11. The system of claim 10 in which the valve applicator unit includes:

a return spring cooperating with the punch shaft to return the punch shaft from the punch extended position to the punch retracted position; and

a return spring cooperating with the applicator shaft to return the applicator shaft from the applicator vacuum head extended position to the applicator vacuum head retracted position.

12. The system of claim 10 in which the valve applicator unit includes a plate carrying the punch shaft and the applicator shaft, the plate being mounted for rotational movement relative to the valve applicator unit such that the punch is pivoted from a first position, in register with where the pressure relief valve is to be applied to the packaging, into a third position, away from the packaging, and the applicator vacuum head is simultaneously pivoted from a second position, for receiving the pressure relief valve to be applied to the packaging, into the first position, in register with where the pressure relief valve is to be applied to the packaging.

13. The system of claim 12 in which the plate carrying the punch shaft and the applicator shaft is also mounted for rotational movement relative to the valve applicator unit such that the punch is pivoted from the third position back into register with the first position, and the applicator vacuum head is simultaneously pivoted from the first position back into the second position.

14. The system of claim 13 in which the plate carrying the punch shaft and the applicator shaft is itself mounted for rotational movement relative to the valve applicator unit between only two positions, a piercing position and a valve applying position.

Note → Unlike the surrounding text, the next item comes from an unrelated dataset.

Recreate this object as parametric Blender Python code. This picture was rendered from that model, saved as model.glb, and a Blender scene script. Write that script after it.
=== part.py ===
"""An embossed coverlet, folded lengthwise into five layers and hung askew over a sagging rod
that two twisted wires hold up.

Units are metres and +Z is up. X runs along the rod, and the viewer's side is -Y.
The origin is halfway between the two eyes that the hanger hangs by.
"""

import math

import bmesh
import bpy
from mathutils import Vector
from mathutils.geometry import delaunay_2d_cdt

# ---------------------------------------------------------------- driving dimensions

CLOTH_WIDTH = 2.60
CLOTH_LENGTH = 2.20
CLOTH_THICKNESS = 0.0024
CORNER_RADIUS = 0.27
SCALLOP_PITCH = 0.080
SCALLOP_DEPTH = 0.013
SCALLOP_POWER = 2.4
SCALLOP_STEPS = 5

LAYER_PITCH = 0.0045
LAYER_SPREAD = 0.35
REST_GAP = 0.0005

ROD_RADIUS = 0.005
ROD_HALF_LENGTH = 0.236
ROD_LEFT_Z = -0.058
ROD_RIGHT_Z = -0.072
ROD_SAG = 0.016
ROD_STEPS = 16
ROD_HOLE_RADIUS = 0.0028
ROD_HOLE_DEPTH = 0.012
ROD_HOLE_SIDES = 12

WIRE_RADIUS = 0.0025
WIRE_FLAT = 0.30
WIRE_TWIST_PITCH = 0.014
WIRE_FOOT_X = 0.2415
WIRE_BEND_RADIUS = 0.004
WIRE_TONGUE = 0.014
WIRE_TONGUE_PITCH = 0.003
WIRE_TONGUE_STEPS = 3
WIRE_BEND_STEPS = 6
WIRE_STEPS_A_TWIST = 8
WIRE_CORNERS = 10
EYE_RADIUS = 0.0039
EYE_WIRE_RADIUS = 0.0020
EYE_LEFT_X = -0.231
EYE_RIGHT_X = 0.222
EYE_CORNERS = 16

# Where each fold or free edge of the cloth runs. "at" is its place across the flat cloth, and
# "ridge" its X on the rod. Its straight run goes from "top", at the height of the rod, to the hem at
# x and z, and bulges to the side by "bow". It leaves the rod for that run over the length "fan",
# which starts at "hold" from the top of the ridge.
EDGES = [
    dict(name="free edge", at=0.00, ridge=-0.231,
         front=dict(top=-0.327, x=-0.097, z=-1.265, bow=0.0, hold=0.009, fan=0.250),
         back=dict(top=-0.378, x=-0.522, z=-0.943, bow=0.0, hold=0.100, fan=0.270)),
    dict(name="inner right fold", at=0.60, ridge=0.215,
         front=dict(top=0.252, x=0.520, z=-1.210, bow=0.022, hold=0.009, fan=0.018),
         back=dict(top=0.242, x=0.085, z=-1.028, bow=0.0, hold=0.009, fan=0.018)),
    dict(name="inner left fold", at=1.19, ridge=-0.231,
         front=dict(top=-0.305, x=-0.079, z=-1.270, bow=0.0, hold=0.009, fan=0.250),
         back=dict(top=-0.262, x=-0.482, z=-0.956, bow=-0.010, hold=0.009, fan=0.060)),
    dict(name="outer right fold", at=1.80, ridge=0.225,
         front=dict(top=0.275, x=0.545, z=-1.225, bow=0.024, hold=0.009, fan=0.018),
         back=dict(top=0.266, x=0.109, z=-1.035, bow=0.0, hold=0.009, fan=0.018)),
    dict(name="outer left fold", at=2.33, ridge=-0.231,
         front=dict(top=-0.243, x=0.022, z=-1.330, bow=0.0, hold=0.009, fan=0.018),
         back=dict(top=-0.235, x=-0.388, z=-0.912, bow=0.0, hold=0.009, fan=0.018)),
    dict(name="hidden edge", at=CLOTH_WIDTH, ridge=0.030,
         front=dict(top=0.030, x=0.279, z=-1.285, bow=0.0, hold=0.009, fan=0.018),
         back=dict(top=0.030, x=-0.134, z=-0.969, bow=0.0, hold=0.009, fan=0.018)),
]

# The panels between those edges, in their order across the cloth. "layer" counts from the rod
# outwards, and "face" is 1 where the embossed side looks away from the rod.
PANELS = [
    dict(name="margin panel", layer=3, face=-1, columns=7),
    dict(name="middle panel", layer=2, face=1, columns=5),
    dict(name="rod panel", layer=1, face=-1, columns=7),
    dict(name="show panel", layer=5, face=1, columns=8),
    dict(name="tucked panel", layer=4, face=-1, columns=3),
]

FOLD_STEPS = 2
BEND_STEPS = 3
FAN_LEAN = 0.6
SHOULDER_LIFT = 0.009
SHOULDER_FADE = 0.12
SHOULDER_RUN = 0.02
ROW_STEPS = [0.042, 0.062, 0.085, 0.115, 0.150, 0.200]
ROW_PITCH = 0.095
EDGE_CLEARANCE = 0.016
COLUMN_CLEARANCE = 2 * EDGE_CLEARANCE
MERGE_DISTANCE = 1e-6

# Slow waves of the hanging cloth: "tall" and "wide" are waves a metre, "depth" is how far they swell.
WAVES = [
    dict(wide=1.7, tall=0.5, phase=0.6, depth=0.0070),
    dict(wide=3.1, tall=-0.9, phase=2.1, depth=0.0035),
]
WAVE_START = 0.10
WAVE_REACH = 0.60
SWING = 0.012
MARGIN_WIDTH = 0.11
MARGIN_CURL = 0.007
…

15. The system of claim 14 in which the single driver is a pneumatic cylinder with a driven shaft.

16. The system of claim 15 including a bridge, with opposing faces, mounted on the valve applicator unit spanning the plate.

17. The system of claim 16 in which the punch shaft and the applicator shaft are adjacent one face of the bridge and the pneumatic cylinder is carried adjacent the other, opposed face of the bridge spanning the plate.